Accanto a queste ultime raccapriccianti misure di rimembranza
nazista, anche a livello locale c’è chi ha individuato nella
delazione un nuovo strumento di lotta all’immigrato: nel comune di
Turate (Milano), la giunta leghista ha predisposto un ufficio per le
delazioni (aperto per due ore, un giorno a settimana) in cui i
cittadini possono denunciare un presunto clandestino, sulla base
anche del semplice sospetto circa la clandestinità di un immigrato.

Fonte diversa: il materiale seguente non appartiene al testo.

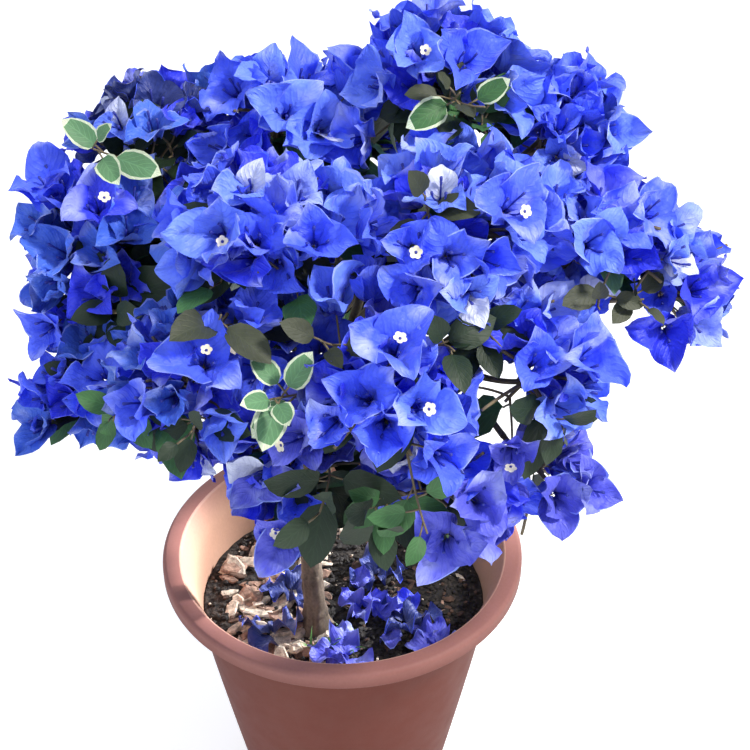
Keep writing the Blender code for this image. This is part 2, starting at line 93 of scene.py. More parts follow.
def makeCamera():
    data = bpy.data.cameras.new("camera")
    data.lens = camera["lens"]
    data.sensor_width = camera["sensor"]
    data.clip_start = camera["near"]
    obj = bpy.data.objects.new("camera", data)
    obj.location = camera["place"]
    obj.rotation_euler = (math.radians(90 - camera["below"]), 0, -math.radians(camera["right"]))
    bpy.context.scene.collection.objects.link(obj)
    bpy.context.scene.camera = obj


def addLamp(name, kind, place, aim, watts, **settings):
    data = bpy.data.lights.new(name, kind)
    data.energy = watts
    for key, value in settings.items():
        setattr(data, key, value)
    lamp = bpy.data.objects.new(name, data)
    lamp.location = place
    lamp.rotation_euler = (Vector(place) - Vector(aim)).to_track_quat("Z", "Y").to_euler()
    bpy.context.scene.collection.objects.link(lamp)


def makeStudio():
    scene = bpy.context.scene
    scene.view_settings.view_transform = "Standard"
    scene.world = bpy.data.worlds.new("sky")
    scene.world.use_nodes = True
    sky = scene.world.node_tree.nodes["Background"].inputs
    sky["Color"].default_value = (*studio["sky"], 1)
    sky["Strength"].default_value = studio["skyStrength"]
    for name, (place, size, watts, colour) in studio["lamps"].items():
        addLamp(name, "AREA", place, studio["aim"], watts, shape="DISK", size=size, color=colour)
    for name, (place, aim, angle, watts) in studio["beams"].items():
        cone = {"spot_size": math.radians(angle), "spot_blend": studio["beamBlend"]}
        addLamp(name, "SPOT", place, aim, watts, shadow_soft_size=studio["beamSize"], **cone)
    half = studio["floorSize"] / 2
    mesh = bpy.data.meshes.new("floor")
    corners = [(-half, -half, 0), (half, -half, 0), (half, half, 0), (-half, half, 0)]
    mesh.from_pydata(corners, [], [(0, 1, 2, 3)])
    floor = bpy.data.objects.new("floor", mesh)
    scene.collection.objects.link(floor)
    finish, tree, sockets = newFinish("floorPaint", studio["floor"], studio["floorRoughness"])
    seen = tree.nodes.new("ShaderNodeLightPath").outputs["Is Camera Ray"]
    glow = mixedColour(tree, seen, (studio["floorGlow"],) * 3, (studio["floorSeen"],) * 3)
    feed(tree, glow, sockets["Emission Color"])
    sockets["Emission Strength"].default_value = 1
    mesh.materials.append(finish)


def srgb(*levels):
    # a colour in everyday 0 to 255 levels, as linear light
    return tuple((c / 255 / 12.92) if c <= 10 else ((c / 255 + 0.055) / 1.055) ** 2.4 for c in levels)


def feed(tree, value, socket):
    # a link, or a plain number or colour
    if isinstance(value, bpy.types.NodeSocket):
        tree.links.new(value, socket)
    else:
        socket.default_value = (*value, 1) if isinstance(value, tuple) else value


def newNode(tree, kind, **values):
    node = tree.nodes.new("ShaderNode" + kind)
    for name, value in values.items():
        feed(tree, value, node.inputs[name])
    return node


def newFinish(name, colour, roughness):
    made = bpy.data.materials.new(name)
    made.use_nodes = True
    sockets = made.node_tree.nodes["Principled BSDF"].inputs
    sockets["Base Color"].default_value = (*colour, 1)
    sockets["Roughness"].default_value = roughness
    return made, made.node_tree, sockets


def newGroup(name, inputs, outputs):
    # inputs come with their defaults, where a colour has four numbers, and outputs with their kinds
    tree = bpy.data.node_groups.new(name, "ShaderNodeTree")
    for socketName, default in inputs.items():
        kind = "NodeSocketColor" if isinstance(default, tuple) else "NodeSocketFloat"
        tree.interface.new_socket(socketName, in_out="INPUT", socket_type=kind).default_value = default
    for socketName, kind in outputs.items():
        tree.interface.new_socket(socketName, in_out="OUTPUT", socket_type="NodeSocket" + kind)
    return tree, tree.nodes.new("NodeGroupInput").outputs, tree.nodes.new("NodeGroupOutput").inputs


def maths(tree, operation, *values):
    # one Math node fed by sockets or plain numbers
    node = tree.nodes.new("ShaderNodeMath")
    node.operation = operation
    for value, socket in zip(values, node.inputs):
        feed(tree, value, socket)
    return node.outputs[0]


def scaled(tree, value, factor, plus=0.0):
    return maths(tree, "MULTIPLY_ADD", value, factor, plus)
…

Non c’è più limite alla decenza. Siamo di fronte ad un degrado
razzista che attraversa l’intero territorio nazionale, ad ogni suo
livello.
C’è solo una parte della società italiana che si batte, protesta, combatte (spesso in silenzio) per fronteggiare il pugno di ferro di chi vuole riportare indietro la storia del mondo, con tutti i suoi orrori, con il carico di violenze e di umiliazioni che le sue vittime, gli ultimi di ogni epoca, hanno vissuto. Bisogna fermarli, bisogna fare vedere che in questa nazione di stolti c’è anche una faccia sana, colta, solidale e aperta. Come quella degli abitanti di Lampedusa che, con parole semplici e genuine, hanno manifestato solidarietà ai migranti imprigionati dentro il Cpt, denunciando ciò che avviene lì dentro, i soprusi, le privazioni, le umiliazioni a cui sono sottoposti. Una voce di speranza che viene dal Sud, dal centro di quel Mediterraneo, che da fonte di vita si è trasformato in luogo di morte, sotto il tramonto dei sogni di migliaia di anime venute da lontano.